Although I now have examples of Per Nørgård’s music ranging from symphonic to opera and song, my introduction to his wonderful music was unwitting. I came to admire it through the soundtrack to the film Babette’s Feast without realising who it was by. So, it is all the more pleasing to have this disc with the Suite from the composer’s music for the film included.

The disc opens with his Trio No 2 from 1973, entitled Spell. Here, the composer replaces the usual violin with a clarinet. There are moments when this work could be described as a minimalist piece, with its repeated piano pattern over which the clarinets glissando and the warm cello textures build the intensity of the music, or with his use of the ‘infinity series’ for serializing melody, giving it the feel of a perpetuum mobile piece. This is a very atmospheric work and whilst it is the longest single track on the disc, it is also one I have not tired of listening to.

Babette’s Feast is an award winning 1987 Danish drama film directed by Gabriel Axel.

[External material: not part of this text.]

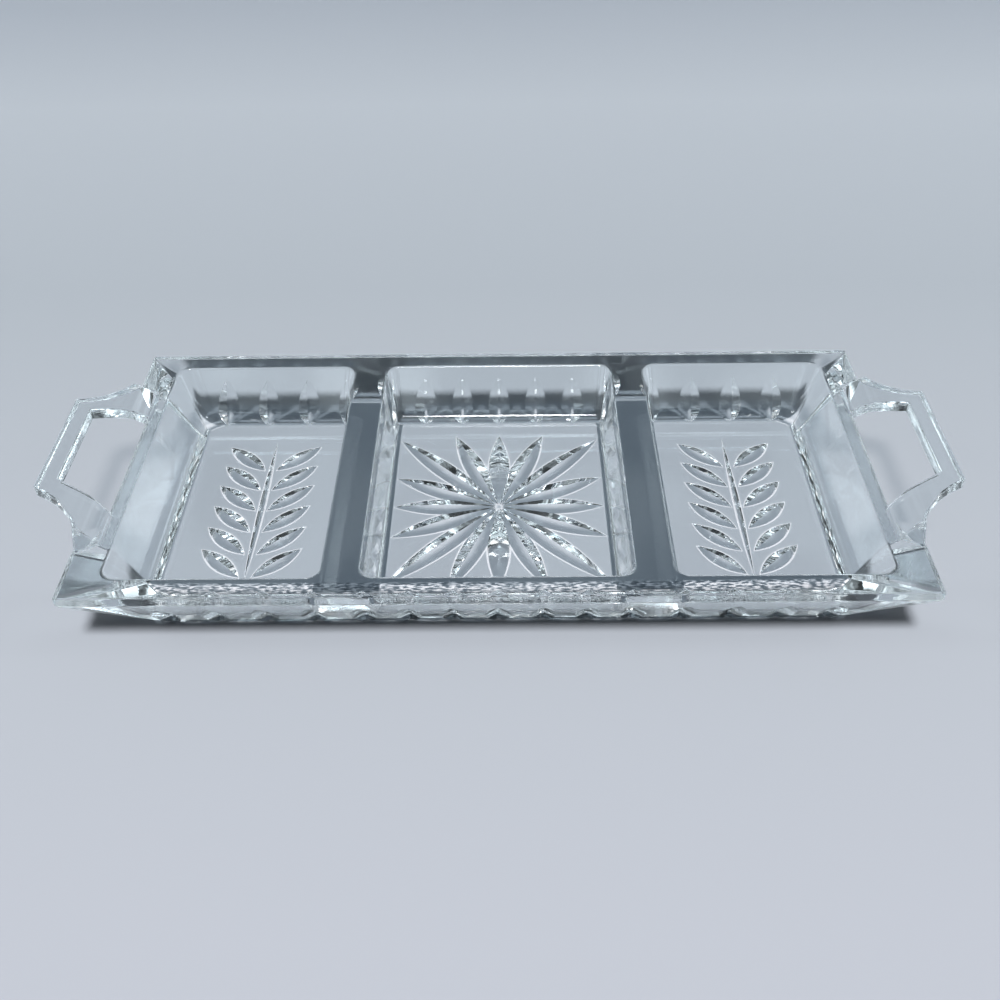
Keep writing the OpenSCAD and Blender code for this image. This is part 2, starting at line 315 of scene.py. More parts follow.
def outer_body():
    """The casting's outside without handles: base, leaning sides, ears and upright edge."""
    outline = {
        "foot": (BASE_X, RECESS_Y, 0),
        "foot_end": (BASE_X, BASE_Y - BASE_FACET, 0),
        "foot_side": (BASE_X - BASE_FACET, BASE_Y, 0),
        "recess_low": (RECESS_X, RECESS_Y, EDGE_Z),
        "tip_low": (RIM_X, EAR_TIP_Y, EDGE_Z),
        "corner_low": (RIM_X, RIM_Y, EDGE_Z),
        "recess_top": (RECESS_X, RECESS_Y, RIM_Z),
        "tip_top": (RIM_X, EAR_TIP_Y, RIM_Z),
        "corner_top": (RIM_X, RIM_Y, RIM_Z),
    }
    quarters = [(1, 1), (-1, 1), (-1, -1), (1, -1)]
    index = {}
    points = []
    for sx, sy in quarters:
        for key, (x, y, z) in outline.items():
            index[key, sx, sy] = len(points)
            points.append((sx * x, sy * y, z))
    faces = []
    for sx, sy in quarters:
        for keys in [
            ("foot", "recess_low", "tip_low"),
            ("foot", "foot_end", "corner_low", "tip_low"),
            ("foot_end", "foot_side", "corner_low"),
            ("recess_low", "tip_low", "tip_top", "recess_top"),
            ("tip_low", "corner_low", "corner_top", "tip_top"),
        ]:
            faces.append([index[key, sx, sy] for key in keys])
    for low, high in [("foot", "recess_low"), ("recess_low", "recess_top")]:
        for sx in (1, -1):
            faces.append([index[low, sx, 1], index[low, sx, -1], index[high, sx, -1], index[high, sx, 1]])
    for low, high in [("foot_side", "corner_low"), ("corner_low", "corner_top")]:
        for sy in (1, -1):
            faces.append([index[low, 1, sy], index[low, -1, sy], index[high, -1, sy], index[high, 1, sy]])
    for keys in [("foot", "foot_end", "foot_side"), ("recess_top", "tip_top", "corner_top")]:
        ring = []
        for i, (sx, sy) in enumerate(quarters):
            ordered = keys if i % 2 == 0 else keys[::-1]
            ring += [index[key, sx, sy] for key in ordered]
        faces.append(ring)
    made = mesh_object("tray_glass", points, faces)
    round_arrises(made, ARRIS_R, ARRIS_LEAST_ANGLE)
    return made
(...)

The screenplay is based upon a short story by Isak Dinesen, a pseudonym of Karen Blixen, who is probably best known for Out of Africa. The story revolves around Babette Hersant, a French revolutionary who flees to a small isolated community where she is treated with suspicion. The predominant theme of the film is how food can transform the hearts of people and the atmosphere of a gathering. Per Nørgård composed far more music for the film than was required and Gabriel Axel chose parts of the score to heighten the drama, which it does well. Out of the score Nørgård has chosen eight pieces for violin, viola, cello and piano to produce a highly atmospheric Suite. It works really well as a suite of pieces in its own right, with the different emotions and tension of the story clearly evident without needing to see the pictures.

The latest work on this disc is the Trio Breve, dated from 2012 and receiving here its world premiere recording. The booklet defines it as one of Per Nørgård’s “simplest” compositions while the composer himself described it as “fragments for a mosaic.” Lasting six minutes this is a trio breve indeed, with the first movement taking a mere 46 seconds and here the description “simplest” could be agreed with, as its uncomplicated violin melody never really amounts to much. However, it is in the cello and piano playing underneath that the more complex music is heard. The second movement, the longest of the three, is pure Nørgård. The thematic material from the first movement seems to be adapted here and played under the strings before the music becomes more typical of the composer. Like in the first movement, the music ends abruptly just when you think that it is going to be developed further. The final movement, as the second, seems to build on the theme of the previous movements.

The final work on this disc is the one that gives it its title, Whirl’s World. It was composed in 1970 for wind quintet. This is an astonishing piece that uses the instruments at hand to create a sound worlds apart from what you might expect – tuned car horns, air raid syrens and electronic music among others come to mind. The control of the ensemble, as they blend their instruments to create these sounds, is wonderful with the result being an exhilarating and enjoyable experience.

Throughout this recording the Ensemble MidtVest are excellent. I have come to associate them with more romantic Nordic music but here they show that they are equally adept and at home in the more modern. This is a performance that makes me long to hear more of Per Nørgård’s wonderful music, performed by the same musicians. I hope it is not too long before Dacapo oblige. The performance is backed up by wonderful recorded sound and an equally committed, informative booklet essay, making this a most valuable addition to my collection.